I have seen beautifully coded projects, which are largely unused and some of the ugliest code I’ve ever seen is in projects used by millions.
Historically PHP has always been a very forgiving language. Now, that “contract” with the dev users has been broken.
Why force a “one way” of coding upon everyone? Why, when things are a significant break with the past, not make things optional?
I’d be the first to take that option. But the whole thing about it being an option is that it puts the power in the hands of your users, which is where it belongs.
While I laud the progressiveness of the changes in PHP 8.0, the reality is that 40.0% of all PHP servers still run PHP 5, 53% of that PHP 5.6, which means 47% still run on PHP < 5.6. *
There is just a hell of a lot of legacy code out there.

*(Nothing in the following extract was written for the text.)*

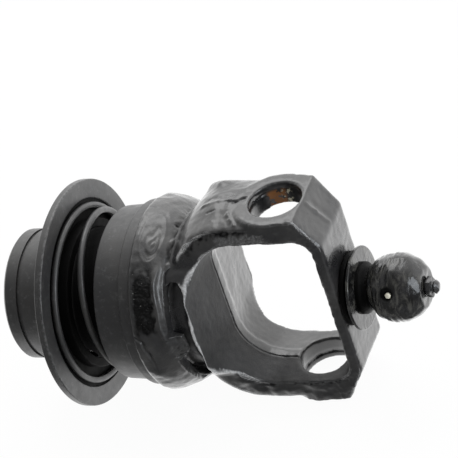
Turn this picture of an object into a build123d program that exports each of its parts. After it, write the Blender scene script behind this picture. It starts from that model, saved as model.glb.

It’s all nice and dandy to believe that everyone has always named parameters in a sensible and descriptive manner and that everyone uses strict type checking and strict_mode already. It’s a wonderful illusion to believe that everyone manages their dependencies with Composer using strict version constraints. The reality is very different and I live in that reality.
So I join Derick in asking: please, please have some more emphpathy.
Let’s try and be kinder to each other. Take a moment to gauge the workload a proposed change will cause for maintainers of open source projects. Not just for your own small pet-project, but for the big, huge projects which run the internet.
Consider whether it is realistic to expect them to push EVERYTHING ELSE to the side and get every contributor they can scramble together to focus 100% on fixing the fall-out caused by your change, knowing that even then, chances are they would still not be ready in time for the release of PHP 8.0. If that’s the case, then maybe, just maybe, your change should be an option and not be forced upon the world.
I wish you all time to reflect and hope that 2021 will bring some light to the world again.